[Exercise description]
Identify the lines that contain the word "joints", then copy them.

[Material shown]
(begin)

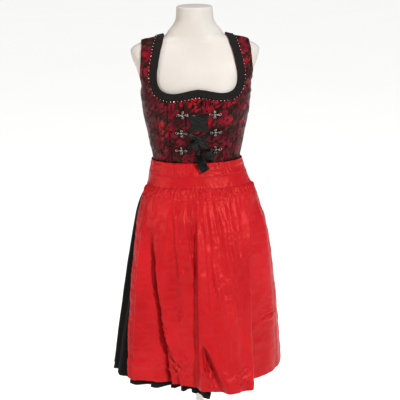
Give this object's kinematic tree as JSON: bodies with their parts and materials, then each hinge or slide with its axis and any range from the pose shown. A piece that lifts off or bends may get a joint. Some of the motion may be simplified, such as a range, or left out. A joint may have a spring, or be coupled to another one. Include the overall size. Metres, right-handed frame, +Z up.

(end)
(begin)

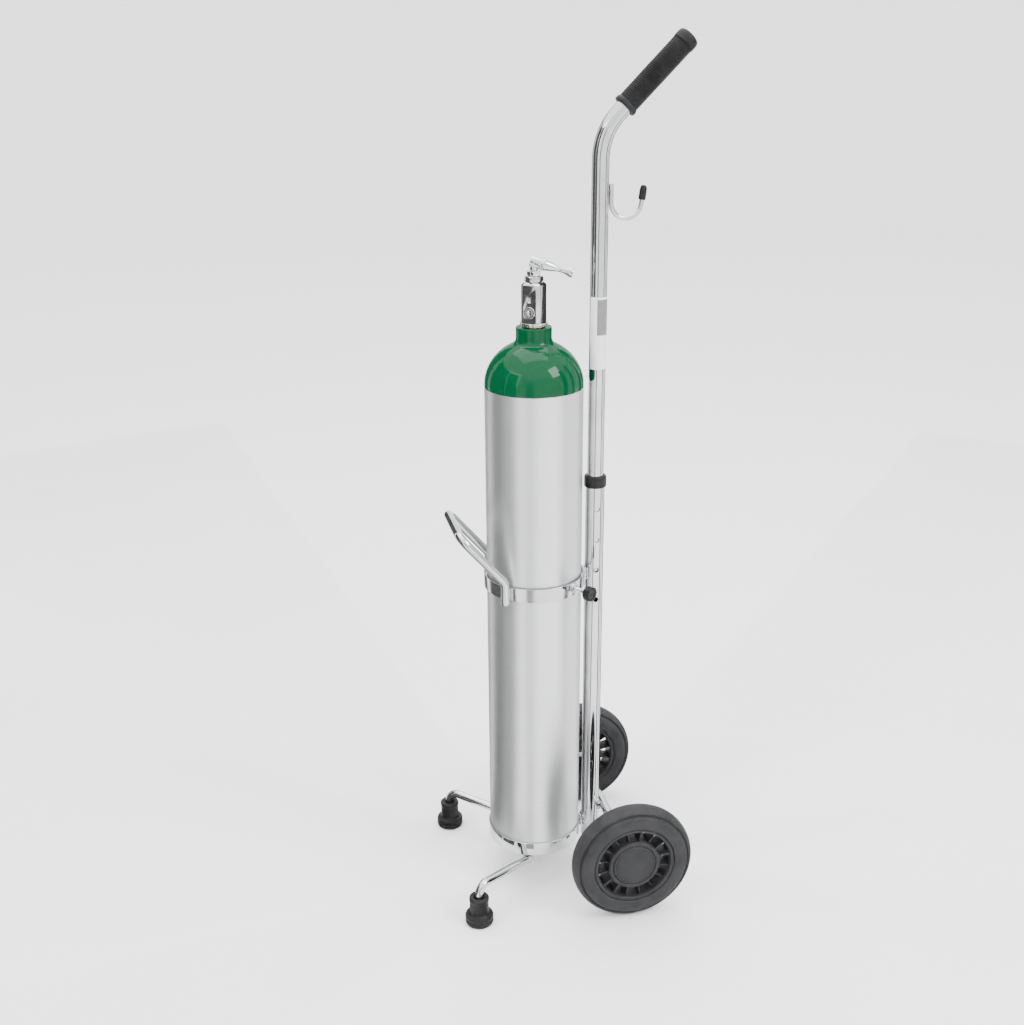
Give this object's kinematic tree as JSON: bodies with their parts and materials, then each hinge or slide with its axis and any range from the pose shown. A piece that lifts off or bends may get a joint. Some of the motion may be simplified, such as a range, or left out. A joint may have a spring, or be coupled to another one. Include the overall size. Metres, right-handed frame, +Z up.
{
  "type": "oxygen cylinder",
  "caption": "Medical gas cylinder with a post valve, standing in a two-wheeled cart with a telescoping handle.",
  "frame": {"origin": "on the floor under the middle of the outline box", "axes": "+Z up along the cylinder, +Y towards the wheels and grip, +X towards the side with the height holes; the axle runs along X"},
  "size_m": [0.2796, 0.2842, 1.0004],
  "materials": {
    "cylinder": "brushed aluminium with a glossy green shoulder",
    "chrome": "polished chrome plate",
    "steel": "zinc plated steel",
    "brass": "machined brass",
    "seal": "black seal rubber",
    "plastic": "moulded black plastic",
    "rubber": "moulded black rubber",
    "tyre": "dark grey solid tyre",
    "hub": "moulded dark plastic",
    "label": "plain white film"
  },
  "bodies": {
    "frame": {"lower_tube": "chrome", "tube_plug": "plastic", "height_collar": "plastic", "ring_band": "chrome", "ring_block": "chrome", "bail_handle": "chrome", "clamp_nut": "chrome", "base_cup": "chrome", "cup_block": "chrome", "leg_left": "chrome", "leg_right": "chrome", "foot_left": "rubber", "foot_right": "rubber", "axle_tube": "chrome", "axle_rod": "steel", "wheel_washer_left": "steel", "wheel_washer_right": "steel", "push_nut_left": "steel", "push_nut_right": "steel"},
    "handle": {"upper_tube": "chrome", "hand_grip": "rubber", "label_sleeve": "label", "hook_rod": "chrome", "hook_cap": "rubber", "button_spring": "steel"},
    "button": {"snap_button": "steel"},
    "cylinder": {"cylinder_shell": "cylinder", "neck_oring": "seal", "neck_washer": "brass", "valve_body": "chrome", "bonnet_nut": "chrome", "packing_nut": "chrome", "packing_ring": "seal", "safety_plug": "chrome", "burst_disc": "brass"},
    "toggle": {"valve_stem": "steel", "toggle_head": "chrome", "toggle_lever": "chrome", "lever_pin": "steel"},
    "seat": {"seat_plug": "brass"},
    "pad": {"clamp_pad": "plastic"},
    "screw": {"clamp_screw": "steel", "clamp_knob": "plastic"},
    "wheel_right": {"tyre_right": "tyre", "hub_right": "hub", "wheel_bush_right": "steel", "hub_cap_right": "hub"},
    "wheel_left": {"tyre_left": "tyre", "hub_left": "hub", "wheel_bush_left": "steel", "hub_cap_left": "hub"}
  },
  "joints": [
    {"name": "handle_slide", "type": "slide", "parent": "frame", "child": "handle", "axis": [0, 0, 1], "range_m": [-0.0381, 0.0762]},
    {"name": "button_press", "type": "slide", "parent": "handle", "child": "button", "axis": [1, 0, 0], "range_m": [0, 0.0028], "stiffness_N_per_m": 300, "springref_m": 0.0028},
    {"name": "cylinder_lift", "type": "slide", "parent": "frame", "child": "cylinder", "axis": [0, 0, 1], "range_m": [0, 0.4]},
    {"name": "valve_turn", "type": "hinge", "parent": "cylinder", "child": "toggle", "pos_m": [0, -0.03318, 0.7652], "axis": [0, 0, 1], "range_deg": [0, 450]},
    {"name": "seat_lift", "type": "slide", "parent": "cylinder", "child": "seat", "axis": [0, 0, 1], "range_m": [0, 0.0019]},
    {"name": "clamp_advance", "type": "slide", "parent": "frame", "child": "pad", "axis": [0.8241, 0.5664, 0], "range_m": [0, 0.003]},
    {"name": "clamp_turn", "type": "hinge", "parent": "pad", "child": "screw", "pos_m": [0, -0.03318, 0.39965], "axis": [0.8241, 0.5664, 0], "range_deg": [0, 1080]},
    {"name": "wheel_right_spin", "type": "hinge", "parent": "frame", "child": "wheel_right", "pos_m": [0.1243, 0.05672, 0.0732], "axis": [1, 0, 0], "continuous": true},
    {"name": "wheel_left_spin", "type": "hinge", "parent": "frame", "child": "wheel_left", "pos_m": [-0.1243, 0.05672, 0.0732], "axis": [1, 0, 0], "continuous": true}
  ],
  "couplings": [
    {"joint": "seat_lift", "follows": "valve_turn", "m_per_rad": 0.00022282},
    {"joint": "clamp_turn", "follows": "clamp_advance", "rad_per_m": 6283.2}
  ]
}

(end)
(begin)

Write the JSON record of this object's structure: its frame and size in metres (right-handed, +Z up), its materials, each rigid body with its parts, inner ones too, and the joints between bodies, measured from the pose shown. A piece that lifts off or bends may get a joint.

(end)

[Exercise response]
  "joints": [
Write the JSON record of this object's structure: its frame and size in metres (right-handed, +Z up), its materials, each rigid body with its parts, inner ones too, and the joints between bodies, measured from the pose shown. A piece that lifts off or bends may get a joint.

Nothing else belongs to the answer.